I bought Anodyne without having heard a solitary note, but was immediately entranced within ten seconds of "Slate."  Its high, mournful fiddle took Hank Williams and filtered it through the moodiness of The Smiths.  It was a complete revelation that country music, a style I had spent years trying to escape from, could reach the melancholy places in my soul the same way that Morrissey and Marr had done to console my teen angst.  Things get more up-tempo on the bluegrassy "Acuff-Rose," a celebration of old time country music and one of the best expressions of the joy of song I know.

After these two fiddle-heavy tunes, the record shifts into thrashy, punky territory on "Long Cut," as it also does two songs later on the angst-ridden "Chickamauga."  I never been absolutely sure what the latter song was about, but the way Jay Farrar sings "I don't ever want to taste these tears again" has made it a go-to for me over the years to crank up whenever I'm feeling beaten down by life.  These rocking songs, just like more traditional "Slate" and "Acuff-Rose," display the split songwriting duties in the band between Jeff Tweedy ("Acuff-Rose" and "Long Cut") and Jay Farrar ("Slate" and "Chickamauga").  The band eventually would not be able to accommodate both of them, and Uncle Tupelo split up into Tweedy's Wilco and Farrar's Son Volt.

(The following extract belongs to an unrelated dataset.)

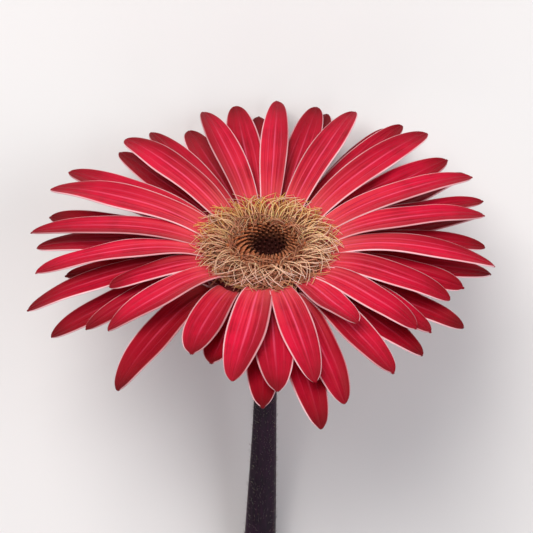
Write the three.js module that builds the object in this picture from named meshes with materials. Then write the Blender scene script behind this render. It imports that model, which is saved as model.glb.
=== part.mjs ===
// A cut gerbera lying on a flat surface: a bare stem that bends up at its neck, and a flower head
// that leans back on its lowest petals. The head is three whorls of petals (ray florets) seated on a
// fleshy receptacle, a cup of green bracts behind it and a disc of small florets in the middle.
// Millimetres and degrees. +Z is up and the surface is z = 0. The stem runs along -Y, and the
// origin is the centre of the bounding box's base.
//
// The head is built in its own frame, with the disc's face at z = 0 and +Z pointing out of the face.
// It is then tipped back until the face looks up at faceTilt, and lifted onto the surface.
import * as THREE from "three";

// ---- Driving dimensions ----
const flowerRadius = 57; // axis to the tip of a full-length petal
const discRadius = 17.5; // outer edge of the florets in the middle
const petalWidth = 8; // widest place of a full-width petal
const petalThickness = 0.5;
const receptacleRadius = 12.3; // fleshy base, at the uppermost whorl
const receptacleDepth = 14; // uppermost whorl down to the top of the stem
const seatDepth = 5; // disc face down to the uppermost whorl
const upperRise = 27; // slope at which the uppermost whorl leaves the receptacle
const middleRise = 19;
const lowerRise = 11;
const whorlDrop = 1.5; // each whorl is seated this much lower than the one above
const faceTilt = 40; // how far the face looks up from the horizontal
const stemLength = 320; // along the curve, neck to cut end
const neckDiameter = 5.4;
const stemDiameter = 8.8; // from the surface to the cut end
const stemSway = 4.6; // sideways bow of the stem at its middle
const bractCount = 20;
const bractThickness = 0.9;
const clearance = 0.3; // gap between pieces that touch

const colours = {
  petal: new THREE.MeshStandardMaterial({ color: 0xc4122f, roughness: 0.55, metalness: 0 }),
  outerFlorets: new THREE.MeshStandardMaterial({ color: 0xb98a4e, roughness: 0.8, metalness: 0 }),
  innerFlorets: new THREE.MeshStandardMaterial({ color: 0x7d4a26, roughness: 0.8, metalness: 0 }),
  buds: new THREE.MeshStandardMaterial({ color: 0x2a0d0a, roughness: 0.7, metalness: 0 }),
  green: new THREE.MeshStandardMaterial({ color: 0x55632f, roughness: 0.7, metalness: 0 }),
  stem: new THREE.MeshStandardMaterial({ color: 0x3f3b2c, roughness: 0.65, metalness: 0 }),
};

const radians = THREE.MathUtils.degToRad;
const head = new THREE.Group();
const flower = new THREE.Group();

function addPiece(group, name, geometry, material) {
  const mesh = new THREE.Mesh(geometry, material);
  mesh.name = name;
  group.add(mesh);
}

// Moves every vertex of a geometry: place gets the vertex as a Vector3 and returns where it goes.
function reshape(geometry, place) {
  const position = geometry.attributes.position;
  for (let i = 0; i < position.count; i++) {
    const moved = place(new THREE.Vector3().fromBufferAttribute(position, i));
    position.setXYZ(i, moved.x, moved.y, moved.z);
  }
  return geometry;
}

// ---- Receptacle: a solid bowl that the stem carries and the petals are seated around ----
const wallSlope = 0.7; // how much the wall widens for each millimetre down
const lowestSeat = -seatDepth - 2 * whorlDrop;
const shoulder = lowestSeat - 0.8; // the wall turns in to the bowl here
const bowlBottom = -seatDepth - receptacleDepth;
const crownHeight = 1; // top of the receptacle above the uppermost whorl
const bowlSteps = 6;

function wallRadius(z) {
  return receptacleRadius + wallSlope * (-seatDepth - z);
}

// A point of the bowl's outside in the (radius, z) plane, from 0 at the stem to 1 at the shoulder,
// moved out square to the surface by offset.
function bowlPoint(t, offset) {
  const angle = (t * Math.PI) / 2;
  const width = wallRadius(shoulder) - neckDiameter / 2;
  const height = shoulder - bowlBottom;
  const outward = new THREE.Vector2(height * Math.sin(angle), -width * Math.cos(angle)).normalize();
  const r = neckDiameter / 2 + width * Math.sin(angle);
  const z = shoulder - height * Math.cos(angle);
  return new THREE.Vector2(r, z).addScaledVector(outward, offset);
}

// Spins a profile of (radius, z) points about the head's axis. Three spins it about Y.
function spin(profile, columns) {
  return new THREE.LatheGeometry(profile, columns).rotateX(Math.PI / 2);
}

const receptacleProfile = [new THREE.Vector2(0, bowlBottom)];
for (let i = 0; i <= bowlSteps; i++) {
  receptacleProfile.push(bowlPoint(i / bowlSteps, 0));
}
receptacleProfile.push(new THREE.Vector2(receptacleRadius, -seatDepth));
receptacleProfile.push(new THREE.Vector2(receptacleRadius - 0.5, -seatDepth + crownHeight));
receptacleProfile.push(new THREE.Vector2(0, -seatDepth + crownHeight));
addPiece(head, "receptacle", spin(receptacleProfile, 40), colours.green);

// ---- Bracts: a cup of narrow green leaves against the bowl, joined below and pointed at the rim ----
const bractOverhang = 7; // from the bowl's shoulder to the tips
const bractReach = wallRadius(shoulder) + bractOverhang;
const bractTipThickness = 0.5;
const bractStart = 0.25; // how far up the bowl the cup begins
const bractGap = 0.5; // cup to bowl, so that their flat facets stay clear of each other
const bractSplit = 0.5; // share of a bract's length that is joined to its neighbours
const bractNotch = 0.06; // how far a valley of the rim stands above the joined part
const bractSteps = 6;
const columnsPerBract = 4;

// One side of a bract's section: up the bowl, then out under the lowest petals to the tip.
function bractPoint(t, offset) {
  const onBowl = 0.7; // share of the length that lies on the bowl
  if (t < onBowl) {
    return bowlPoint(THREE.MathUtils.lerp(bractStart, 1, t / onBowl), offset);
  }
  const out = (t - onBowl) / (1 - onBowl);
  const foot = bowlPoint(1, offset);
  const thin = (bractThickness - bractTipThickness) * out * (offset > bractGap ? 1 : 0);
  return new THREE.Vector2(
    THREE.MathUtils.lerp(foot.x, bractReach, out),
    shoulder - (offset - thin) * out,
  );
}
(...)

With the benefit of hindsight, Tweedy obviously went on to greater acclaim, even if Son Volt's first record was superior to Wilco's (a story for another time.)  Wilco might be the most critically-admired band of the last fifteen years, and Son Volt is an afterthought (though they've released some great stuff.)    Up until this album, however, Tweedy was obviously the junior partner in the relationship, but on Anodyne, his contributions are at least as good as Farrar's.  "New Madrid" is a catchy and amusing song about false predictions of new earthquake on the Missouri fault line that brought the national media spotlight on a rural town.  "We've Been Had" is a poppy rocker prophesy of the type of songs on Wilco's breakthrough Being There album.  ("There's no call waiting on my head phones" is just one of many great lyrical bon mots in this song.)  "No Sense in Loving" recalls old timey country songs about heartbreak but has a jauntiness that belies its lyrics.  In general, Tweedy's songs are a little more light-hearted and poppy, something that's surprising considering that this man will later be known for pain-fests like "She's A Jar" and arty, Can-influenced songs like "Spiders (Kidsmoke)."

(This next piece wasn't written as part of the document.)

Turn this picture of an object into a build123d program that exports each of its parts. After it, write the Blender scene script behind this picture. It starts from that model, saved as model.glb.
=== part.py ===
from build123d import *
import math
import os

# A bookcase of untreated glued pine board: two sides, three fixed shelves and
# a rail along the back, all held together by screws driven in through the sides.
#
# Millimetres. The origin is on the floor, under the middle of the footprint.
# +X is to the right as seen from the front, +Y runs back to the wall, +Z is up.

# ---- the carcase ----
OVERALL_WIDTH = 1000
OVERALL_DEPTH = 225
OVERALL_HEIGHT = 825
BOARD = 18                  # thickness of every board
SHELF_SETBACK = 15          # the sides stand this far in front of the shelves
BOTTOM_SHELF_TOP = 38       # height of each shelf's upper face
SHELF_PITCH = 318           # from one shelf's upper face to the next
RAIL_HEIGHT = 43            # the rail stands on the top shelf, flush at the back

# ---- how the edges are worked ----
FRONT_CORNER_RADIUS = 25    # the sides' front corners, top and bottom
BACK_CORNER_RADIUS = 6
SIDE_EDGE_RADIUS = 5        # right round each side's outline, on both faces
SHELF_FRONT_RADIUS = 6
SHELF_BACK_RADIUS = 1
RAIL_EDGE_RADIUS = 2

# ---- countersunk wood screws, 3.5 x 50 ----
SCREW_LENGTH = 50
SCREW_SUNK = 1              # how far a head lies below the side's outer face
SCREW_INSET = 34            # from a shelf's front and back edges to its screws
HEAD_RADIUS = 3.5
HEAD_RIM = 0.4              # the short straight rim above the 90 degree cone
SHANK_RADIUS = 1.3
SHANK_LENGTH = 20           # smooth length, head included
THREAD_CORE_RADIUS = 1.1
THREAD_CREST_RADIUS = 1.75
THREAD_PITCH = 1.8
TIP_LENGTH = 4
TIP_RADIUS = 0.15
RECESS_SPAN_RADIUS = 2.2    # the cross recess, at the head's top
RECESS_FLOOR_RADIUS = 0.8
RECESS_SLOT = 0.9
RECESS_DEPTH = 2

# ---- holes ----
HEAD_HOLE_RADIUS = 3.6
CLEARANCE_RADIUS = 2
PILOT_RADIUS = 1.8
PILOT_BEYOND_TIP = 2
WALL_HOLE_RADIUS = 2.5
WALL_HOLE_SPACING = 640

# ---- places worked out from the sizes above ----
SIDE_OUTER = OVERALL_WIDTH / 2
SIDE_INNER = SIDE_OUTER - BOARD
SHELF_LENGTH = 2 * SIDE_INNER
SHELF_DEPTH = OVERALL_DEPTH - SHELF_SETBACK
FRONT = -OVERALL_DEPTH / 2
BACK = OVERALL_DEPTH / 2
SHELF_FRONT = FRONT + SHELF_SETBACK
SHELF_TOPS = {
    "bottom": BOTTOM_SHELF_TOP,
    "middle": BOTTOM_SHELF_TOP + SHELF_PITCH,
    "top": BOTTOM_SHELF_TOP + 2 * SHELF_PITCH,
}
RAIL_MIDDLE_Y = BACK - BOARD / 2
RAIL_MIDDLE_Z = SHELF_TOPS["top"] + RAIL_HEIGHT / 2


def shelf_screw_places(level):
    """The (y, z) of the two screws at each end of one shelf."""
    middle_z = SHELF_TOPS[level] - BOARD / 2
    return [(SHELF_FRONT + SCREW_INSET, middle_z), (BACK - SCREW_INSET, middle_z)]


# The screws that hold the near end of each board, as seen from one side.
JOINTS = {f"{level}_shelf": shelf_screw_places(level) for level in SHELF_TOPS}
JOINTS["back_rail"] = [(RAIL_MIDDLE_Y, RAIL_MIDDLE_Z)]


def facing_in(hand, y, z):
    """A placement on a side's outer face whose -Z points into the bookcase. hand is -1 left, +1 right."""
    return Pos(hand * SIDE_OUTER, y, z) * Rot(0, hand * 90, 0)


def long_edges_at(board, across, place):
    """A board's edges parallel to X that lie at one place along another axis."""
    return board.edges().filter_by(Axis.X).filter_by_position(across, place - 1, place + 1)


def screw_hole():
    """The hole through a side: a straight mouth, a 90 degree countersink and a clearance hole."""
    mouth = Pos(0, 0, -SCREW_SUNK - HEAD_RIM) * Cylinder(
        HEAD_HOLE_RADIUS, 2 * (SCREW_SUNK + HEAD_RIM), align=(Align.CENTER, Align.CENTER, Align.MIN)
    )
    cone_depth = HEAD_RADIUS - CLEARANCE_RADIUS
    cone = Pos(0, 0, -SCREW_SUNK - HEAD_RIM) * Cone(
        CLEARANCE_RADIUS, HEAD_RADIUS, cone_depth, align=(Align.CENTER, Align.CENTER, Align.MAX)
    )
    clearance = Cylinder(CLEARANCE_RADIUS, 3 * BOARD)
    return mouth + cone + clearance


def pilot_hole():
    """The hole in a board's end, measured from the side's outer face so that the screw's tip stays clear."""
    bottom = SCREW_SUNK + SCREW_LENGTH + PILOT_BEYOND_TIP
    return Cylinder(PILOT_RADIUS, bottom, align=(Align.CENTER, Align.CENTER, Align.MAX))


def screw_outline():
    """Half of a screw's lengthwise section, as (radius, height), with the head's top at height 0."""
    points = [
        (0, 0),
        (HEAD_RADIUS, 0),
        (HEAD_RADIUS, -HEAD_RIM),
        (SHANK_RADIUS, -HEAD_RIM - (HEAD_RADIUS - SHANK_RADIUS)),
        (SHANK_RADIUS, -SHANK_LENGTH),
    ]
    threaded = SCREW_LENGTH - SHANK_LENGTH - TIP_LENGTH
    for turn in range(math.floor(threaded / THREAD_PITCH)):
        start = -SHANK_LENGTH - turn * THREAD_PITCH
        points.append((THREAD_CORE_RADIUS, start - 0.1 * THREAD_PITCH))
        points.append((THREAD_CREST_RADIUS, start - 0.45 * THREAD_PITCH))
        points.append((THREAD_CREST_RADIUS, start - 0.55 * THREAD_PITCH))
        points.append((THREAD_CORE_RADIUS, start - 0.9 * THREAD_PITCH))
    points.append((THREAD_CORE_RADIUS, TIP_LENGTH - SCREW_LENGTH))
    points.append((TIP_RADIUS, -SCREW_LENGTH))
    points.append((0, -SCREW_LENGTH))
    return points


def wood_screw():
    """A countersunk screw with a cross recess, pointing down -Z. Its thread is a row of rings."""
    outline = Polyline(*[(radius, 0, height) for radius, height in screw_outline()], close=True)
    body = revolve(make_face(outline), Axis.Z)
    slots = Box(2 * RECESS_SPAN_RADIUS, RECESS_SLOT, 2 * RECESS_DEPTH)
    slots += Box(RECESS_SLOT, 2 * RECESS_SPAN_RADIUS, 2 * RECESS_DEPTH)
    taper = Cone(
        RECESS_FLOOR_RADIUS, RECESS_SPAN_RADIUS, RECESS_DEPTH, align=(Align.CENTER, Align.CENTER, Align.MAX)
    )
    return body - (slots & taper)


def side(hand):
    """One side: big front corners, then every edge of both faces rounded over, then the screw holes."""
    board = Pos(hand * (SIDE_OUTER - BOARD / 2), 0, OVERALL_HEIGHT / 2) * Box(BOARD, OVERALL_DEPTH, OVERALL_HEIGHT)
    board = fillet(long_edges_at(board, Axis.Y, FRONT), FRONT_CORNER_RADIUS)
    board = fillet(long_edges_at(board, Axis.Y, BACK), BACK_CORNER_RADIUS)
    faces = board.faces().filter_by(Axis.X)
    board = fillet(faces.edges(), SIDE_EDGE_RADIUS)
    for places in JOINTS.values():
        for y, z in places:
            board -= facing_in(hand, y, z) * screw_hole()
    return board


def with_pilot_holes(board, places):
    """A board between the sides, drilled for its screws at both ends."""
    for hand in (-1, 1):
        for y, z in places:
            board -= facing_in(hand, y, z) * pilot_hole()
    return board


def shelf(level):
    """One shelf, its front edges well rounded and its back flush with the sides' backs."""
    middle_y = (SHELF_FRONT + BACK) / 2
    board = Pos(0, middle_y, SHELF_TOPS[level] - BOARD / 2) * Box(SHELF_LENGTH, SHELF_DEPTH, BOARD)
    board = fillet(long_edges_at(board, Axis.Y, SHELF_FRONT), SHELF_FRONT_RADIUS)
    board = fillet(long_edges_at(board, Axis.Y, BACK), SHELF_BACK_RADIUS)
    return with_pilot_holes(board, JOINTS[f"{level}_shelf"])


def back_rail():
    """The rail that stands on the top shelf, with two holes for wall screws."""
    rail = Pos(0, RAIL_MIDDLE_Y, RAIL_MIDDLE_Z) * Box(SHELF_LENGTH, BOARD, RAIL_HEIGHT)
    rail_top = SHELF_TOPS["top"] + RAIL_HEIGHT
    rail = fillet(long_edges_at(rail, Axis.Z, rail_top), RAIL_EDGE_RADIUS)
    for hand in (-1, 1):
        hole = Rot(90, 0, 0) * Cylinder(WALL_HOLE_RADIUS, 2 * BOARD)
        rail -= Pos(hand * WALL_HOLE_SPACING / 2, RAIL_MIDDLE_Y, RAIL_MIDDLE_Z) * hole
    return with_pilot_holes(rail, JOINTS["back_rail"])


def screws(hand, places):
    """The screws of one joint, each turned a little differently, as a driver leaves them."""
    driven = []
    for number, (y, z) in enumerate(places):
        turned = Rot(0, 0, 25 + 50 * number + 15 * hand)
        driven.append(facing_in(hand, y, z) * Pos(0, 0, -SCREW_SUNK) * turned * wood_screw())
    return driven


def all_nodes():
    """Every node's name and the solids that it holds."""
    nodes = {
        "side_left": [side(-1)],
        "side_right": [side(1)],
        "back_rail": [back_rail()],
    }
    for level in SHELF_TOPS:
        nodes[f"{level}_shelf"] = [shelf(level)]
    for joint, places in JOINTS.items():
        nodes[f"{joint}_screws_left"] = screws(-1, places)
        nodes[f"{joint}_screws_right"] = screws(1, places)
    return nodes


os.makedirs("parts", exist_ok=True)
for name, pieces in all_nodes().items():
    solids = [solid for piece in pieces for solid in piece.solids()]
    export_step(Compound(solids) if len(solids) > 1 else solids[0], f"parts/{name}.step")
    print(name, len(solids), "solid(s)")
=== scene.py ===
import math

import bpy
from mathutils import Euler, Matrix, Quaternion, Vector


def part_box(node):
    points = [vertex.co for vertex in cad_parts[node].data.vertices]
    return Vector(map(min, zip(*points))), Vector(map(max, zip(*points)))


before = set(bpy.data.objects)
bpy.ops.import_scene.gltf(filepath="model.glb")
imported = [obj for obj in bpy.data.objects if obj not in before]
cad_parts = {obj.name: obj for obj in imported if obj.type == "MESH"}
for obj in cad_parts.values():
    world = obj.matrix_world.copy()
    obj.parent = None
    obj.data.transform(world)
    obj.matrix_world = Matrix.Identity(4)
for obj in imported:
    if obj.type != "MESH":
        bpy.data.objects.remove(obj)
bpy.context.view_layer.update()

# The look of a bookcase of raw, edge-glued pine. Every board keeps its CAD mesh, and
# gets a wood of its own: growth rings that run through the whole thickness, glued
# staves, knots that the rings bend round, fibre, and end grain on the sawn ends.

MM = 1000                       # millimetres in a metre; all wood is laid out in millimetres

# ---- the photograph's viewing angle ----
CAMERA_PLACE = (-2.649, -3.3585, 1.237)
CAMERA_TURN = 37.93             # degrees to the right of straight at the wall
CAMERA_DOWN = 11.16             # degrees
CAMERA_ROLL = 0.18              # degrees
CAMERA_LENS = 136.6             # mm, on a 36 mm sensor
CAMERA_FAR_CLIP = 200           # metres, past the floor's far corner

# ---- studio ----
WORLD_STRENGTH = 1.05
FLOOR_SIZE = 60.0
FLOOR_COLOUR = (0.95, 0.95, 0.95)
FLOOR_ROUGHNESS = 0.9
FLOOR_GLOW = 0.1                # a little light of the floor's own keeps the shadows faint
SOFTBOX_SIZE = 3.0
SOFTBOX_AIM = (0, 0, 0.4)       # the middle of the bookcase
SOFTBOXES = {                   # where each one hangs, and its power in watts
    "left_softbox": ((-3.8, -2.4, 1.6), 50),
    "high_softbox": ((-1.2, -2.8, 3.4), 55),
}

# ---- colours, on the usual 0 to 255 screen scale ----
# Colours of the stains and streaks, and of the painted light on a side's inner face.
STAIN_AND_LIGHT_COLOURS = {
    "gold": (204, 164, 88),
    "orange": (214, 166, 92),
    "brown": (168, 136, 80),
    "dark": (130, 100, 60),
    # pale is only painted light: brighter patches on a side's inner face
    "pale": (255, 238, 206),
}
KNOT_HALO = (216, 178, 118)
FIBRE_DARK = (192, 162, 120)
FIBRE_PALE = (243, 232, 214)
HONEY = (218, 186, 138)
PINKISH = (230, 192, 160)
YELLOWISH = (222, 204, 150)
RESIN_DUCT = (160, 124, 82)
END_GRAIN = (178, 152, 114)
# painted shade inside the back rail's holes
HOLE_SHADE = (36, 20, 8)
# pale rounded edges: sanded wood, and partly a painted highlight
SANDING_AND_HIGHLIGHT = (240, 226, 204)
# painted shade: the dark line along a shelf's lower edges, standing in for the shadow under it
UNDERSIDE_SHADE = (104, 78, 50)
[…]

Farrar has always been something more of an Eeore figure, with a keening voice to match his world-weary lyrics.  I must say, being the junior depressive I was at the time, I preferred his songs when I first bought the record.  "Anodyne" uses steel guitar to maximum mournful effect in the strongest ballad on the album, a sound replicated on the quiet "High Water."  These two songs always make me think of those sitting at my parents' kitchen table, looking out at the impossibly huge sky of my homeland, and feeling suffocated beneath its weight.  The more up-tempo "Fifteen Keys" speaks to the feeling of being out of place, and "Steal The Crumbs" closes the album out on a wistful note using the traditional country sounds of "Slate" that opened the album.  In-between all this Farrar and Tweedy join the great Doug Sahm, pioneer of the alt-country sound, on a stomping, carefree cover of his "Give Back The Key to My Heart." 

Little did I know back in 1993 that I was witnessing the last time that Farrar and Tweedy would create together. Anodyne is a special album for that reason alone, and one that to this day has yet to be topped by the alt-country bands it helped inspire.  I also cherish it as a relic of a secret rural Midwest, one populated by rebels against Reagan's America who loved Johnny Cash and Johnny Rotten with equal measure.  Since leaving my hometown I've been lucky enough to know other folks from this secret Midwest, to learn that I was not alone.

1 comment:

Brian I said...

When I bought this record, I had only heard Matt J. singing "New Madrid" in his living room, accompanied by a guitar. That was enough to get me to buy it. What a great album!